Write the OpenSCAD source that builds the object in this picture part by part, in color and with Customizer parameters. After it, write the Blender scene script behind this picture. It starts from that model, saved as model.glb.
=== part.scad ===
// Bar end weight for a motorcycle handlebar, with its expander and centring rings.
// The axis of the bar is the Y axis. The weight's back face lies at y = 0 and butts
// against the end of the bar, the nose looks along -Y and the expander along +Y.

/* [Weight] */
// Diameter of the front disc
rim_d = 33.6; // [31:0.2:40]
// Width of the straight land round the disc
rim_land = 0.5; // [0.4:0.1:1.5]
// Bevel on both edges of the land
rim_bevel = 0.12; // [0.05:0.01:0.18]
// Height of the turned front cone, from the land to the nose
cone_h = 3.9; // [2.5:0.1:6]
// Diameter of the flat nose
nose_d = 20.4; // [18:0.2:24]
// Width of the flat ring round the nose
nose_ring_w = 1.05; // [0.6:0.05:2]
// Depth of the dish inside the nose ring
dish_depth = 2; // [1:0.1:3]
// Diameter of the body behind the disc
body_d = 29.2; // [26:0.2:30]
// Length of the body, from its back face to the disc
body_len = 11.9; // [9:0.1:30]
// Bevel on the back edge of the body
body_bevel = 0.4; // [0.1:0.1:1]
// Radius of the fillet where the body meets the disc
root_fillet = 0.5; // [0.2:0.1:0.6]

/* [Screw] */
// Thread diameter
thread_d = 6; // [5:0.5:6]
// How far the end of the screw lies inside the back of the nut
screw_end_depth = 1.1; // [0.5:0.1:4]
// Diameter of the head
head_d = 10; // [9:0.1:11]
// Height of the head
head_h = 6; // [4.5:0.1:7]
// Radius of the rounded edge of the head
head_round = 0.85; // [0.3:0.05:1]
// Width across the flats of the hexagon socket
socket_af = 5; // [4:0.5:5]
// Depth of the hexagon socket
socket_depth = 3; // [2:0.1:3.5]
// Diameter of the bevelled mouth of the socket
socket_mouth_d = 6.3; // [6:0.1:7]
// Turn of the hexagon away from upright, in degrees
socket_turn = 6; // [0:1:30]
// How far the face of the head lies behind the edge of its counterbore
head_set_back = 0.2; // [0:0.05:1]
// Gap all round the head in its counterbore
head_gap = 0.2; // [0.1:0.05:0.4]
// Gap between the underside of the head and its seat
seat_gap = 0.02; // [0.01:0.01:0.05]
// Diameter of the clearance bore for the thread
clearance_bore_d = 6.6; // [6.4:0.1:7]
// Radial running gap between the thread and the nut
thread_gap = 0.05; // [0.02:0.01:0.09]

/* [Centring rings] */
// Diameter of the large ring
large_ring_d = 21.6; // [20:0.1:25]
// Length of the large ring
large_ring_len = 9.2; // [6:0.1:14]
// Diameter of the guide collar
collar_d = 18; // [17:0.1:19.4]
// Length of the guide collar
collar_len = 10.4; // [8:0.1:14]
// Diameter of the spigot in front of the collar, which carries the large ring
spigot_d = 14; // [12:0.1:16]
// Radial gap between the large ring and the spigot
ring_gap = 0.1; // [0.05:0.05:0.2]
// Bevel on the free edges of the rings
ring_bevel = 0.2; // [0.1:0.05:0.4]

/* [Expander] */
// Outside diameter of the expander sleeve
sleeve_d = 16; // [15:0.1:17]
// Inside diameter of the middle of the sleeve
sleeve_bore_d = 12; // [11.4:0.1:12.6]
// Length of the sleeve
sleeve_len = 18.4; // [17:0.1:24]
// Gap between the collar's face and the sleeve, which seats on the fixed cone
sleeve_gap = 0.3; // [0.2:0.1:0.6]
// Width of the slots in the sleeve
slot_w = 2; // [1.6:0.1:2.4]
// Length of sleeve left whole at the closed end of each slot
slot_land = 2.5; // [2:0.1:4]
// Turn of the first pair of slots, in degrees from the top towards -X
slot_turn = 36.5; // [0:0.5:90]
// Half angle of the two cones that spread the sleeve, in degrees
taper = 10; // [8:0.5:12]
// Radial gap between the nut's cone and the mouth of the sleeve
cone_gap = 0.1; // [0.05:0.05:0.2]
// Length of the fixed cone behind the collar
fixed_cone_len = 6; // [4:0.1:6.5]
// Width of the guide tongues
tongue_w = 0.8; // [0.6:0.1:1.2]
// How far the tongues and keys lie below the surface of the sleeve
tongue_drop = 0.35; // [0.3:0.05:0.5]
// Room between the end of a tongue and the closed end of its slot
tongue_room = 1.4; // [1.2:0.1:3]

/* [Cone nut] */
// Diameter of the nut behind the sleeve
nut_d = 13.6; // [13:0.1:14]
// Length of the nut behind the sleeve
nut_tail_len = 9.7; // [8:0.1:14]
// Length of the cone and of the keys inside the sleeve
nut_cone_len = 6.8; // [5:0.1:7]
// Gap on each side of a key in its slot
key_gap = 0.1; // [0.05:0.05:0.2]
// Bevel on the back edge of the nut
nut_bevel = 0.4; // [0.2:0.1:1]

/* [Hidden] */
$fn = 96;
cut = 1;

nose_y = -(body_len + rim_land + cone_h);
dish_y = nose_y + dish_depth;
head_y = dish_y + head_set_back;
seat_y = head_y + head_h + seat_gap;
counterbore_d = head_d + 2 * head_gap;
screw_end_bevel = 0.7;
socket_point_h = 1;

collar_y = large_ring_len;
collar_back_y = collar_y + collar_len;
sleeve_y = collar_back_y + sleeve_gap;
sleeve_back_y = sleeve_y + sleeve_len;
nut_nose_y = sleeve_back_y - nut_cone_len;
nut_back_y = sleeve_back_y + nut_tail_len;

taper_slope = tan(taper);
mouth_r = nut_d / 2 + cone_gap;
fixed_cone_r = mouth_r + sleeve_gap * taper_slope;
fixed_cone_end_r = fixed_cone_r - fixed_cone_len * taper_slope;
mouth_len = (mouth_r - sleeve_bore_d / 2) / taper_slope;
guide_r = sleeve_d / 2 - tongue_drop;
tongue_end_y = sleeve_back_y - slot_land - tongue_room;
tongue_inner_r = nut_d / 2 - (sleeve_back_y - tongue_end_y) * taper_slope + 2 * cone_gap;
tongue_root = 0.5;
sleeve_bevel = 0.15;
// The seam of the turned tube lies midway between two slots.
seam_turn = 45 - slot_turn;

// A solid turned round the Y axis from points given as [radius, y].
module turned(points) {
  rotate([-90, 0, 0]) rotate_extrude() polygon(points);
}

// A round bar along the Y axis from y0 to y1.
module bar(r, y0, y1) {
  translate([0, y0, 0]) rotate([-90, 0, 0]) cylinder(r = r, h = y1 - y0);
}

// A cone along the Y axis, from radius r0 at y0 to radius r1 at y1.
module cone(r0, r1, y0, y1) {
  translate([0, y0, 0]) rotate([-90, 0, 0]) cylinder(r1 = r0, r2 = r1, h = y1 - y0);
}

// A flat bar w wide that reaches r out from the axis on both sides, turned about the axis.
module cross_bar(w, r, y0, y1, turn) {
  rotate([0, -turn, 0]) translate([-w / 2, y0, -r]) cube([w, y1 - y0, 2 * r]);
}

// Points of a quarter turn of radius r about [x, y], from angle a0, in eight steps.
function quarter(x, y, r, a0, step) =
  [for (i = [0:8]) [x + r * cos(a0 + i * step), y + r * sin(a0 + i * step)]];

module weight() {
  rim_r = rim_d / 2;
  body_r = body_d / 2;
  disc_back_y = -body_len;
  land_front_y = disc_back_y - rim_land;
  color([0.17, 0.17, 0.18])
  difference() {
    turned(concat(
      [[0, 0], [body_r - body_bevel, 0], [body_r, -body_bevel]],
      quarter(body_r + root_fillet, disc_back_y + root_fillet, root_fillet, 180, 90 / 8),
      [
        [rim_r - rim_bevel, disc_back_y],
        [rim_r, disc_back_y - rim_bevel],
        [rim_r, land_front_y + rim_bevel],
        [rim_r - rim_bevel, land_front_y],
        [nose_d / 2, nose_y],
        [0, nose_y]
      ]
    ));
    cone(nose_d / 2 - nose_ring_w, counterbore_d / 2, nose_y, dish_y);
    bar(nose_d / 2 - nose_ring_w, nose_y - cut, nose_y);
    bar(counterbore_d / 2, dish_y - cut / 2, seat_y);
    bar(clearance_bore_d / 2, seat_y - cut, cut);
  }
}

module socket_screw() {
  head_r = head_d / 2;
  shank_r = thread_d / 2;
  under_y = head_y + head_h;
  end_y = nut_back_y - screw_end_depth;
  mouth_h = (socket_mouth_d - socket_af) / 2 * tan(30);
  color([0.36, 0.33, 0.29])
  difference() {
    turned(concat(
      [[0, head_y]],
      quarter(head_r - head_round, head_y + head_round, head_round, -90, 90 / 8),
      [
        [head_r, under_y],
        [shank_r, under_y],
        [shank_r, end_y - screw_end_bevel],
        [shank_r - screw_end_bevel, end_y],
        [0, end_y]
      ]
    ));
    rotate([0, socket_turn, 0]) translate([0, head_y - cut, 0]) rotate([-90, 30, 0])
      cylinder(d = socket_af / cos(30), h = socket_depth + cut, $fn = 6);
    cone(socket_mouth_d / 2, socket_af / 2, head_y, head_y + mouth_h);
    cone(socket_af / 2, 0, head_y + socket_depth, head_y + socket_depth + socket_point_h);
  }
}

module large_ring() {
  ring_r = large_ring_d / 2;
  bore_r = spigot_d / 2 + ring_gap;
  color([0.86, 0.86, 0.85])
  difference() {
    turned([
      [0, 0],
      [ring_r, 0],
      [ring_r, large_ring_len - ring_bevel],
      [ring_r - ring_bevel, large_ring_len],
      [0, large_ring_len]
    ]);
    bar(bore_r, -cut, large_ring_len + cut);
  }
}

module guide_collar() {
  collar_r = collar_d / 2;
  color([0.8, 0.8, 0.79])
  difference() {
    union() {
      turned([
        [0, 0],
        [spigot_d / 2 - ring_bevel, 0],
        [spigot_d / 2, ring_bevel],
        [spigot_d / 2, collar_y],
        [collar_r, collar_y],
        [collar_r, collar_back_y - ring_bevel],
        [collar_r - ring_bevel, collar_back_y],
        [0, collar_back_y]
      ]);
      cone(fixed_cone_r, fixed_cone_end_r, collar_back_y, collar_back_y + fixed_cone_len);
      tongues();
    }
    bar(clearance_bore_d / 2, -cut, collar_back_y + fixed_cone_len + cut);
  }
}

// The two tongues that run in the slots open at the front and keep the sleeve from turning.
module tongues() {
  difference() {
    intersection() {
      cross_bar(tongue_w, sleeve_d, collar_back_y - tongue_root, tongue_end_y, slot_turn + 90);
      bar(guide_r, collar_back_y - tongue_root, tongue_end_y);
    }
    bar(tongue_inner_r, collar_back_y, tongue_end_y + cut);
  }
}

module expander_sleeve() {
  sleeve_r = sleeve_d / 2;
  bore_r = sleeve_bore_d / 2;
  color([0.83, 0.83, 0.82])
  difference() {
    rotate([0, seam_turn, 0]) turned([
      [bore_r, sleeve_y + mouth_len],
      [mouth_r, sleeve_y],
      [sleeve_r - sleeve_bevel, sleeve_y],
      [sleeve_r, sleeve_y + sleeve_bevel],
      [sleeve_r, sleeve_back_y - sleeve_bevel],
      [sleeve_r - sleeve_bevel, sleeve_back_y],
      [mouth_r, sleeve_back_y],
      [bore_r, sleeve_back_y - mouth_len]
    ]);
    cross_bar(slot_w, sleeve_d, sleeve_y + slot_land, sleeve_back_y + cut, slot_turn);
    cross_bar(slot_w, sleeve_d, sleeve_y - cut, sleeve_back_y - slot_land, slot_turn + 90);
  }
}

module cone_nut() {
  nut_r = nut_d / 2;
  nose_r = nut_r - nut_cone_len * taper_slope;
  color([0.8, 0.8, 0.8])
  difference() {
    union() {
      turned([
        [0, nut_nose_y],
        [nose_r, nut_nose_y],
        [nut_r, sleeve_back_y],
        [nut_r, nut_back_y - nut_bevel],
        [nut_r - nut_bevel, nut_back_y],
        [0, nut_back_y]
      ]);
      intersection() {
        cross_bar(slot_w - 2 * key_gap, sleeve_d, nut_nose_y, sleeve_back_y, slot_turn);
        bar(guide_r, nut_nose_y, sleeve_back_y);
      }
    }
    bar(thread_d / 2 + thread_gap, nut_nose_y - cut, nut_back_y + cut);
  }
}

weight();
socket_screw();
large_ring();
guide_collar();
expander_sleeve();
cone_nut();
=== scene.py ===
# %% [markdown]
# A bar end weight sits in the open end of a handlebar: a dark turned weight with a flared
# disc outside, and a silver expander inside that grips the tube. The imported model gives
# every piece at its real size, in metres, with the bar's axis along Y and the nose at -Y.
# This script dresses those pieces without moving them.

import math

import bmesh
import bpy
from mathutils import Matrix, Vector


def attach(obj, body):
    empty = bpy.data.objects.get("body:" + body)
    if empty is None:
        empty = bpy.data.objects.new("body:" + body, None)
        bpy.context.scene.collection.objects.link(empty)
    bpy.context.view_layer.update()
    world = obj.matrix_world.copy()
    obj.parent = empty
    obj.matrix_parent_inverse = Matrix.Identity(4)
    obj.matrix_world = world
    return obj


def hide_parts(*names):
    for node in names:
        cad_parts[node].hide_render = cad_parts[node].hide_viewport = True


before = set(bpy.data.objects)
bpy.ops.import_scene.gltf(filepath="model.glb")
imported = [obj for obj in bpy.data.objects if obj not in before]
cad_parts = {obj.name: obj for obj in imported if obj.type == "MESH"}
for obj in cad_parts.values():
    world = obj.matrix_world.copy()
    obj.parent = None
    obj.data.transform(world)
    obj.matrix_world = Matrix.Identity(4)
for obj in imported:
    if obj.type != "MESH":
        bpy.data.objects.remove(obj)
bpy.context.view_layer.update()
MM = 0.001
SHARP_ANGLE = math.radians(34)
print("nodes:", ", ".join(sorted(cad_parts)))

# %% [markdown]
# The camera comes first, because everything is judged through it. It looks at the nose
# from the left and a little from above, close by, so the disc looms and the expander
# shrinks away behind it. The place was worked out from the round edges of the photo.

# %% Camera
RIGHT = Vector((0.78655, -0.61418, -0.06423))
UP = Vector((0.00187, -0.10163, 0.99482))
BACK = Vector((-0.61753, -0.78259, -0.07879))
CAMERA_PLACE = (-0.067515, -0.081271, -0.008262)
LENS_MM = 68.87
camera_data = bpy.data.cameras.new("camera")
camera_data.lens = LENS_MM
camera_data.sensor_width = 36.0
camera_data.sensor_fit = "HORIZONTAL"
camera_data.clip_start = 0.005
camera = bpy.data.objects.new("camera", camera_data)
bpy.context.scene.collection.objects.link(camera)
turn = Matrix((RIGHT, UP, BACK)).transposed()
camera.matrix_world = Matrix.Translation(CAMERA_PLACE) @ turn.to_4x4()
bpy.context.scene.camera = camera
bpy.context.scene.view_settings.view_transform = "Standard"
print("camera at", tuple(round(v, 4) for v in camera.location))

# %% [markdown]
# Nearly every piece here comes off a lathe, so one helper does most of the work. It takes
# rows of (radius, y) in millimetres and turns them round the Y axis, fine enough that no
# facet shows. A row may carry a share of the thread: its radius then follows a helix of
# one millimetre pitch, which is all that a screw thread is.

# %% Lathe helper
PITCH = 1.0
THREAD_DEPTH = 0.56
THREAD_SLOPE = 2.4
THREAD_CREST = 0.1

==

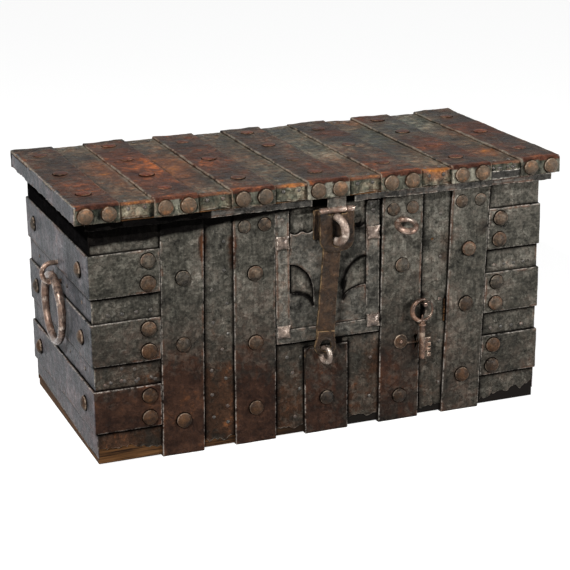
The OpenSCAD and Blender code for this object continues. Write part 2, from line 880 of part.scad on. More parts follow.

==

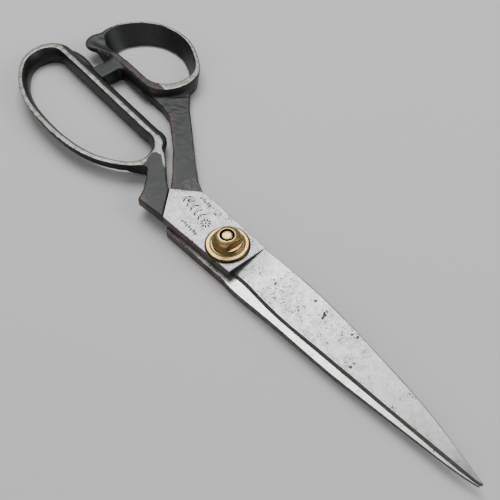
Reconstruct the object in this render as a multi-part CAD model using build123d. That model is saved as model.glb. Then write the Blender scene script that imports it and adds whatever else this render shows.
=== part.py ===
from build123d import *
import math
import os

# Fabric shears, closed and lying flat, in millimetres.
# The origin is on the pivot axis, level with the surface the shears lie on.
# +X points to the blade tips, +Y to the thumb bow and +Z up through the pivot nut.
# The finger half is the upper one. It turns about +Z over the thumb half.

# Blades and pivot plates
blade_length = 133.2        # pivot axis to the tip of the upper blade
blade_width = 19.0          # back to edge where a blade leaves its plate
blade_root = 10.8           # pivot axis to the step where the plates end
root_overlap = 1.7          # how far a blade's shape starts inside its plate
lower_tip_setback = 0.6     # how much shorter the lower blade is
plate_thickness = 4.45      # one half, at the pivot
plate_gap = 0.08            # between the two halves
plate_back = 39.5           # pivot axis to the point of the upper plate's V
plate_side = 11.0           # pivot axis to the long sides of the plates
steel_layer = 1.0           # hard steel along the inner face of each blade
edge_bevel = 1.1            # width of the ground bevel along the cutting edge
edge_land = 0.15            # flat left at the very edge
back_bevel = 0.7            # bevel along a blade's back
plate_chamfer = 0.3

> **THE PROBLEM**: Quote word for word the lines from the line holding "Write the OpenSCAD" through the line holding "root_fillet = 0.5; // [0.2:0.1:0.6]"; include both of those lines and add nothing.

> **REPLY**:
Write the OpenSCAD source that builds the object in this picture part by part, in color and with Customizer parameters. After it, write the Blender scene script behind this picture. It starts from that model, saved as model.glb.
=== part.scad ===
// Bar end weight for a motorcycle handlebar, with its expander and centring rings.
// The axis of the bar is the Y axis. The weight's back face lies at y = 0 and butts
// against the end of the bar, the nose looks along -Y and the expander along +Y.

/* [Weight] */
// Diameter of the front disc
rim_d = 33.6; // [31:0.2:40]
// Width of the straight land round the disc
rim_land = 0.5; // [0.4:0.1:1.5]
// Bevel on both edges of the land
rim_bevel = 0.12; // [0.05:0.01:0.18]
// Height of the turned front cone, from the land to the nose
cone_h = 3.9; // [2.5:0.1:6]
// Diameter of the flat nose
nose_d = 20.4; // [18:0.2:24]
// Width of the flat ring round the nose
nose_ring_w = 1.05; // [0.6:0.05:2]
// Depth of the dish inside the nose ring
dish_depth = 2; // [1:0.1:3]
// Diameter of the body behind the disc
body_d = 29.2; // [26:0.2:30]
// Length of the body, from its back face to the disc
body_len = 11.9; // [9:0.1:30]
// Bevel on the back edge of the body
body_bevel = 0.4; // [0.1:0.1:1]
// Radius of the fillet where the body meets the disc
root_fillet = 0.5; // [0.2:0.1:0.6]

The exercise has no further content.